While Bruce MacEwen talks pricing pressure, Bank of America finds a new way to cut its legal fees. Australian M&A is down, but women leaders are on the rise around the industry. Oh, and a recent law school grad made a music video.
- Many in the industry are buzzing about an interview Bruce MacEwen of the blog Adam Smith Esq. did with Bloomberg Law last week. MacEwen discussed the extremes some law firms are going to in order to compete in the new era of excess capacity and pricing pressure: “That’s what some big law firms have been doing in what I call these ‘suicidal pricing submissions’ in response to RFPs… They just want to get the business.” The most interesting part of the interview, however, is when MacEwen explains how law firms can get back on track. Among the suggestions: de-leveraging, reducing partner compensation, and hiring pricing directors.
- Legal Week Intelligence’s eighth annual IT report found that one in five firms was hit by a cyber attack in the past year. In an ominous statement, Taylor Wessing’s IT director Stuart Walters told Legal Week that “if cyber attackers are really good, you wouldn’t recognize an attack even if one had been carried out.”
- Bank of America is asking certain of its outside law firms to give the bank a credit based on business the bank sends to the firms according to Corporate Counsel. The credit would be applied to the bank’s legal fees. Critics believe the practice amounts to kickbacks or “pay to play.”
- Australasian Legal Business, reporting on the latest Thomson Reuters M&A Review, informs us that Australian-involved M&A activity is down more than 50 percent compared to last year. Despite the decline, M&A involving Asian companies continues to boom in Australia, increasing 6.8 percent in the first nine months of 2012.

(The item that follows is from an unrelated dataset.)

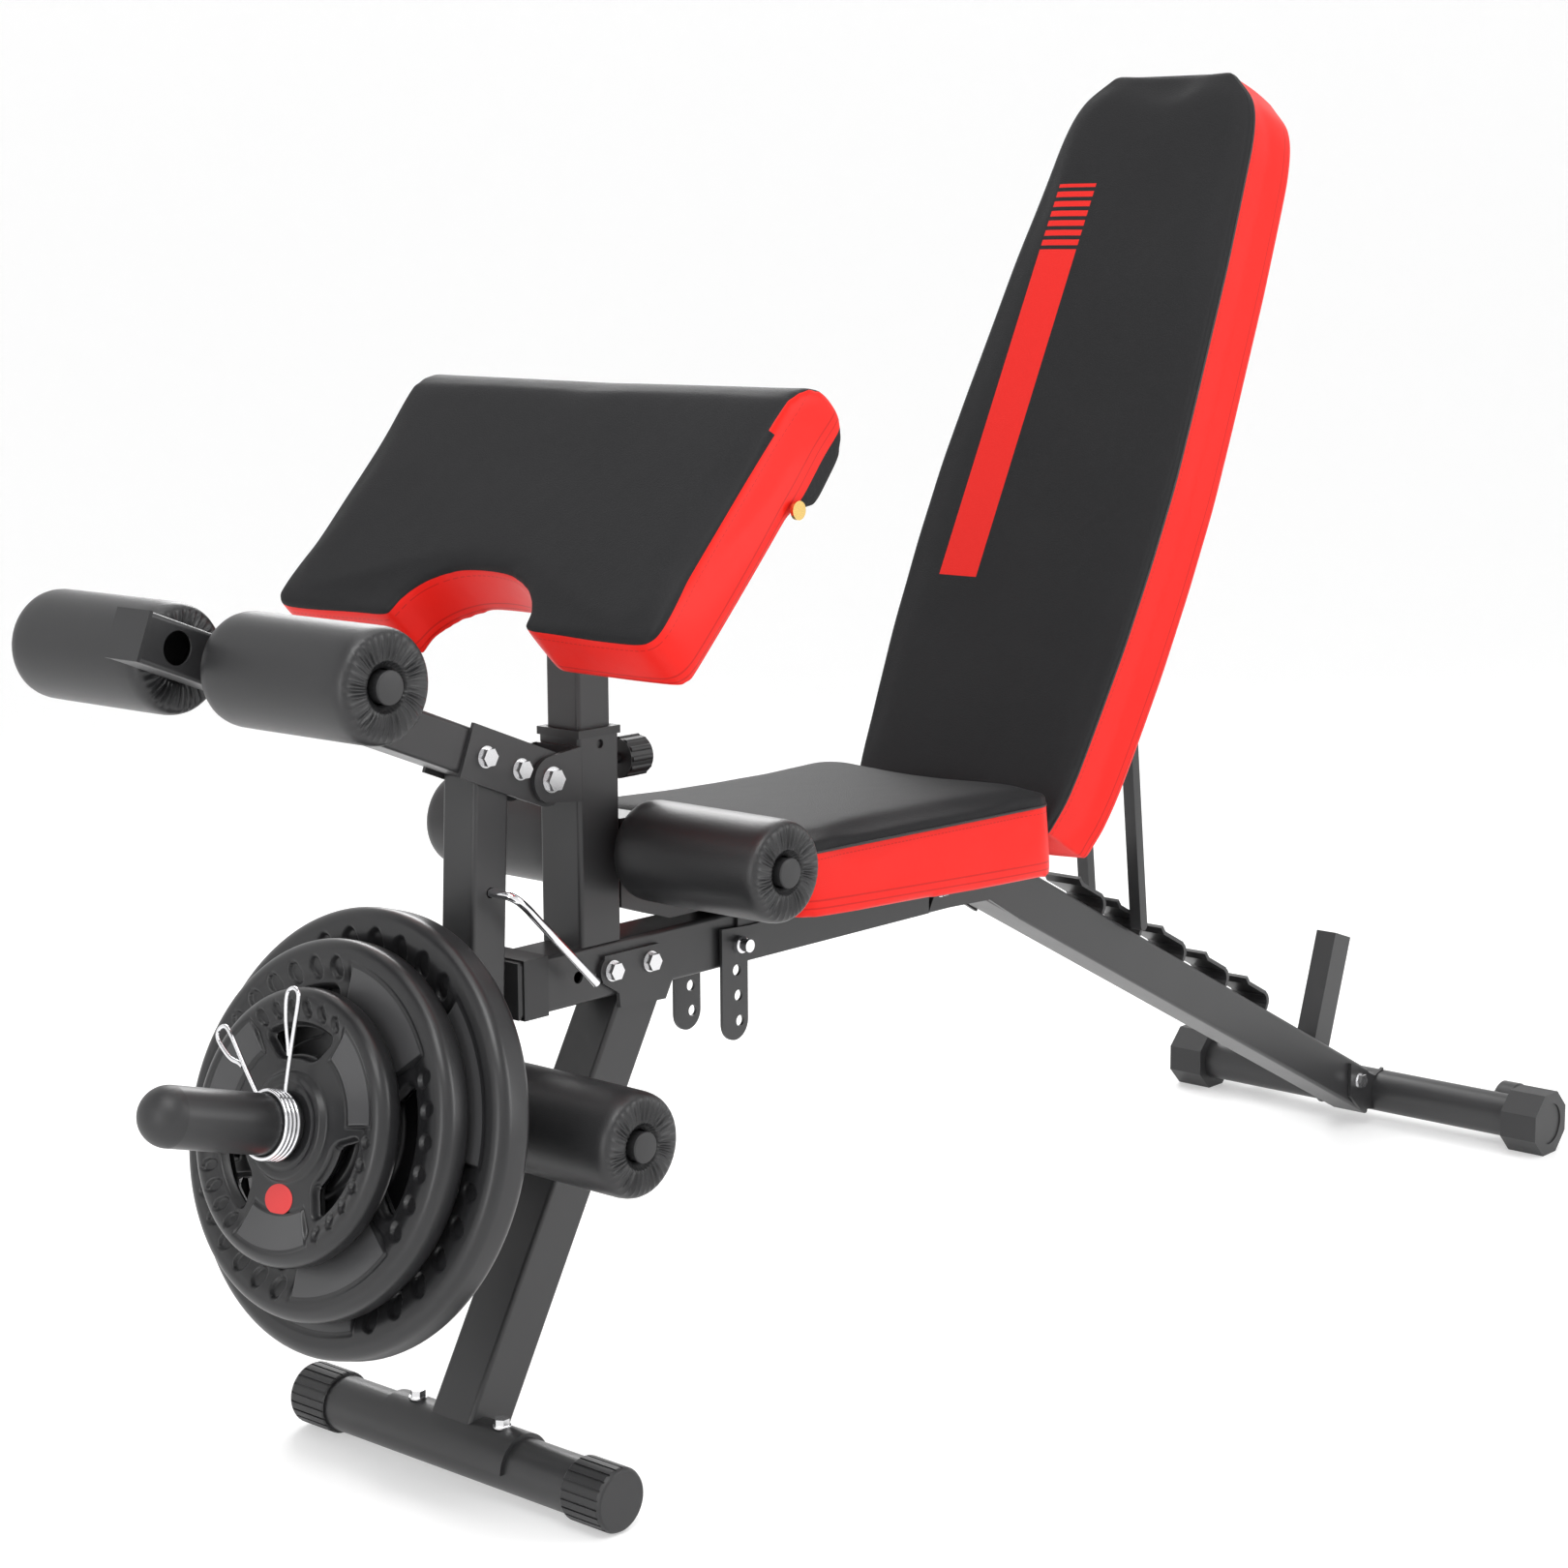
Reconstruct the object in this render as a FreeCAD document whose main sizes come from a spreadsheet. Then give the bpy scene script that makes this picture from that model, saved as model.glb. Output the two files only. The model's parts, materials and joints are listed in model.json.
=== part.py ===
import FreeCAD, Part
import math
import os
import Sketcher

# Adjustable weight bench with preacher pad, seat, backrest, leg developer and weight peg.
# Units are millimetres.  +X runs from the leg developer to the rear foot, +Y to the side,
# +Z up.  The origin is the centre of the footprint on the floor.

os.makedirs("parts", exist_ok=True)
V = FreeCAD.Vector
doc = FreeCAD.newDocument("WeightBench")
sheet = doc.addObject("Spreadsheet::Sheet", "Dims")

CELLS = [
    # floor feet
    ("foot_r", 25), ("tube_wall", 2.5), ("front_foot_x", -621), ("front_foot_z", 28),
    ("front_foot_half", 190), ("front_cap_r", 28), ("front_cap_in", 150), ("front_cap_out", 196),
    ("saddle_r", 29), ("saddle_half", 80), ("saddle_bolt_y", 53),
    ("rear_foot_x", 869), ("rear_foot_z", 36), ("rear_foot_half", 250),
    ("rear_cap_in", 209), ("rear_cap_out", 254),
    ("wheel_x", 923.6), ("wheel_z", 35), ("wheel_y", 172), ("wheel_r", 25), ("wheel_half", 12),
    # main frame
    ("box_half", 25), ("box_corner", 4), ("plate_t", 4), ("plate_in", 25.3), ("bolt_r", 5),
    ("beam_z0", 399), ("beam_z1", 449), ("beam_x0", -565), ("sleeve_x1", -530), ("sleeve_t", 1.6),
    ("front_leg_x", -602.6), ("front_leg_z", 57.5), ("front_leg_tilt", 60.67),
    ("rear_leg_x", 100.4), ("rear_leg_z", 449), ("rear_leg_tilt", 27.16),
    ("upright_x", -462), ("upright_z1", 634), ("bush_z1", 641), ("bush_half", 25.8),
    ("pivot_x", -523.5), ("pivot_z", 604), ("pivot_bolt_r", 6), ("ear_r", 20), ("ear_in", 24),
    ("ear_out", 28),
    ("recline_x", 146), ("recline_z", 458), ("tilt_x", 28), ("tilt_z", 459),
    ("hook_long", 60), ("hook_half", 23), ("hook_t", 4), ("hook_high", 19),
    ("post_tilt", 71.2), ("post_long", 129), ("post_deep", 35), ("post_half", 13),
    # preacher post and pad
    ("post_x", -462), ("inner_half", 20), ("inner_wall", 2), ("inner_z0", 470),
    ("board_tilt", 46.64), ("board_n", 955.9), ("board_u0", 119.6), ("board_u1", 372),
    ("board_thick", 62), ("roll_r", 42.5), ("board_half", 235), ("notch_u", 186.6),
    ("notch_half", 85),
    ("knob_r", 19), ("knob_x0", -414), ("knob_x1", -386), ("knob_z", 606), ("screw_r", 5),
    # leg developer
    ("arm_tilt", 21.5), ("arm_half", 20), ("arm_wall", 2), ("arm_long", 446), ("arm_cap", 3),
    ("band_half", 24), ("band_long", 100), ("band_in", 20), ("band_out", 23.5),
    ("dev_bolt_a", 35), ("dev_bolt_b", 78), ("upper_bar_s", 364), ("spare_hole_s", 415),
    ("spare_hole_r", 13.5), ("bar_r", 12.5), ("bar_half", 205.5), ("bar_gap", 0.25),
    ("drop_x", -604.5), ("drop_z", 215), ("drop_tilt", 87.23), ("lower_bar_s", 114),
    ("rod_hole_s", 300), ("rod_r", 4),
    ("roller_r", 45), ("roller_in", 34), ("roller_out", 207), ("run", 0.05),
    # weight peg and plates
    ("peg_x", -617), ("peg_z", 300), ("peg_tilt", 16), ("sleeve_s0", 62), ("sleeve_s1", 315),
    ("peg_r", 25), ("collar_s0", 198), ("collar_s1", 220), ("collar_r", 30.5),
    # seat
    ("seat_x0", -349), ("seat_x1", 50), ("seat_half", 155), ("seat_top0", 532),
    ("seat_top1", 525.5), ("seat_bot0", 466), ("seat_bot1", 446), ("wall_in", 25.5),
    ("wall_out", 28.5), ("tab_out", 31.5), ("tab_x0", -313), ("tab_x1", -278),
    ("pin_hole_r", 5.3), ("knee_x", -418), ("knee_z", 529),
    # backrest
    ("back_tilt", 63), ("prop_tilt", -83.745),
    ("rail_half", 20), ("rail_top", 6), ("rail_low", 29), ("rail_long", 735),
    ("back_thick", 86), ("prop_s", 330), ("prop_n", -6), ("prop_long", 421.2), ("prop_in", 26),
    ("prop_out", 40), ("prop_half", 6),
]
for row, (name, number) in enumerate(CELLS, start=1):
    sheet.set(f"A{row}", name)
    sheet.set(f"B{row}", str(number))
    sheet.setAlias(f"B{row}", name)
doc.recompute()


class Dim:
    """A length or angle that knows its number and the sheet expression behind it."""

    def __init__(self, value, text=None):
        self.value = float(value)
        self.text = text or repr(self.value)

    def __add__(self, other):
        other = dim(other)
        return Dim(self.value + other.value, f"({self.text} + {other.text})")

    def __sub__(self, other):
        other = dim(other)
        return Dim(self.value - other.value, f"({self.text} - {other.text})")

    def __mul__(self, other):
        other = dim(other)
        return Dim(self.value * other.value, f"({self.text} * {other.text})")

    def __radd__(self, other):
        return dim(other) + self

    def __rsub__(self, other):
        return dim(other) - self

    def __rmul__(self, other):
        return dim(other) * self

    def __neg__(self):
        return Dim(-self.value, f"(0 - {self.text})")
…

- ALB also has a round-up of recent deals in the Southeast Asian market, if you’re interested.
- Per Legal Week, Hogan Lovells has announced a new initiative to boost gender diversity in its partnership ranks. The firm has set a ten-year target to achieve the goal of seeing women represent 30% of its partners. King & Wood Mallesons, Ashurst and Eversheds have also announced similar initiatives this year. We will have more on Hogan Lovell’s announcement, and the subject of women in law firm management, later this week.
- Meanwhile, several firms promoted women to their highest office for the first time. Akin Gump just elected its first female chairwoman, New York-based partner Kim Koopersmith, the Blog of the Legal Times reports. And according to The Lawyer, offshore firm Walkers has elected Cayman partner Ingrid Pierce as its new global managing partner.
- USLegal, one of the largest online legal information and forms companies in the country, has been acquired by an investment group led by Jacoby & Meyers and The Cochran Firm.
And finally: it turns out you really can do just about anything with a law degree. Above the Law featured a music video created by recent Yale Law School grad Josiah Pertz. The video, which features current and former Yale Law students, is like a miniature episode of Glee with special guest star Harry Connick Jr., but fair warning, the song is kind of catchy.